Although Chesterton commands admiration from a far wider readership than convinced Catholics, he has in the past suffered from some of his admirers. There is little in this book of an ultramontane or Bellocian flavour. Indeed, Hilaire Belloc doesn't get much of a look-in, partly because he and Chesterton were not linked in the public mind by 1908. Indeed, when Bernard Shaw invented the fabulous beast, the "Chesterbelloc" (in the month that Orthodoxy was published), his joke was that "Chesterton and Belloc are so unlike that they get frightfully into one another's way". Certainly Belloc had played no notable part in the development of Chesterton's ideas and beliefs.

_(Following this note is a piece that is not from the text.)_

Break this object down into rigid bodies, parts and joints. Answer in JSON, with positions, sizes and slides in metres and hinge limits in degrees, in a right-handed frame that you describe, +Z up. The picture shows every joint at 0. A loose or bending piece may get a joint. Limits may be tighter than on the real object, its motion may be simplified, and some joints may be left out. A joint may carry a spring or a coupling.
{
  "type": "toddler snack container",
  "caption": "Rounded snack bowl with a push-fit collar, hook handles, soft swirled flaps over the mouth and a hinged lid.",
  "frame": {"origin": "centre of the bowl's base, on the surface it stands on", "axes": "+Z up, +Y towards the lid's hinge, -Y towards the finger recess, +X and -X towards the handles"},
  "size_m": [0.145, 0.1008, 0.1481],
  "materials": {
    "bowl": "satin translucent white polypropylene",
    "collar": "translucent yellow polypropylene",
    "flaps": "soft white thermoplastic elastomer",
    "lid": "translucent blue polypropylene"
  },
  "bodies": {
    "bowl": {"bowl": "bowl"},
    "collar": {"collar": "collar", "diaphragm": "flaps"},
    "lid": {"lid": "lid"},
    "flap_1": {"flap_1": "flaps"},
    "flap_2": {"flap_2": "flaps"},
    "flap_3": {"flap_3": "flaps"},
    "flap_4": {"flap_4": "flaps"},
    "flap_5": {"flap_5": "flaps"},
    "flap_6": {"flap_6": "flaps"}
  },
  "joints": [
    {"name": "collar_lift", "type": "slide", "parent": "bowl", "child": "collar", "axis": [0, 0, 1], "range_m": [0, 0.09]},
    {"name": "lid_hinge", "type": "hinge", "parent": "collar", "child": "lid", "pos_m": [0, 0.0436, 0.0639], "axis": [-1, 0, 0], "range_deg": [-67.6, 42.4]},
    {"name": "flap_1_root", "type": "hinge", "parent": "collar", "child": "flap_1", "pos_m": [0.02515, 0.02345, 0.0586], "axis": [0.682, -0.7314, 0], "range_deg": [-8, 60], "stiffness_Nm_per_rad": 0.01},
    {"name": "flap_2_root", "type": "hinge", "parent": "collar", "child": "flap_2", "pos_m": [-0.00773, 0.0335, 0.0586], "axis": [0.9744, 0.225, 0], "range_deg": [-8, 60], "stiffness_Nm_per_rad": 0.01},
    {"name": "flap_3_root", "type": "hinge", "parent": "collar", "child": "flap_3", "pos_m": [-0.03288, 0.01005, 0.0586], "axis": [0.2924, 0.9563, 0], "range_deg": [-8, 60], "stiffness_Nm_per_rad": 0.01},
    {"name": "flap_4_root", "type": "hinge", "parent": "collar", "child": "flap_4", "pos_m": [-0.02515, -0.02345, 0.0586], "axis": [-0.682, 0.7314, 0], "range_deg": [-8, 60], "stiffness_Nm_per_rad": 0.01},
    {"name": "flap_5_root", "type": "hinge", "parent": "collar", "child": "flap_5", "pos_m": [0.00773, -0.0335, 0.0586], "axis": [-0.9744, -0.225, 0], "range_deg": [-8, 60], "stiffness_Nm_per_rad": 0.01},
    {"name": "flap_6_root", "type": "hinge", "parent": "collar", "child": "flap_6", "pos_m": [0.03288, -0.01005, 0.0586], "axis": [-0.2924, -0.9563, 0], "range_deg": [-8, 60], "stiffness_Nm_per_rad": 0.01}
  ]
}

Chesterton did not invent a new ideology, but he understood the truth and beauty of a very old body of belief. He has often been likened to Dr Johnson (not least for a practical triumph over pessimism), but Johnson lacked an ability to tell a story with mythopoeic resonance. Chesterton, like Johnson, could tell a moral fable, but in The Man Who was Thursday, Chesterton produced a "Nightmare" (where a catastrophe is turned upside down with the triumph of good) that has succeeded in making a permanent mark on the minds of many readers. They are left like the hero of the book, Gabriel Syme, who "felt he was in possession of some impossible good news, which made every other thing a triviality, but an adorable triviality". This vision is not complete in this life. "We see everything from behind and it looks brutal. That is not a tree but the back of a tree," says Syme. "If only we could get round in front."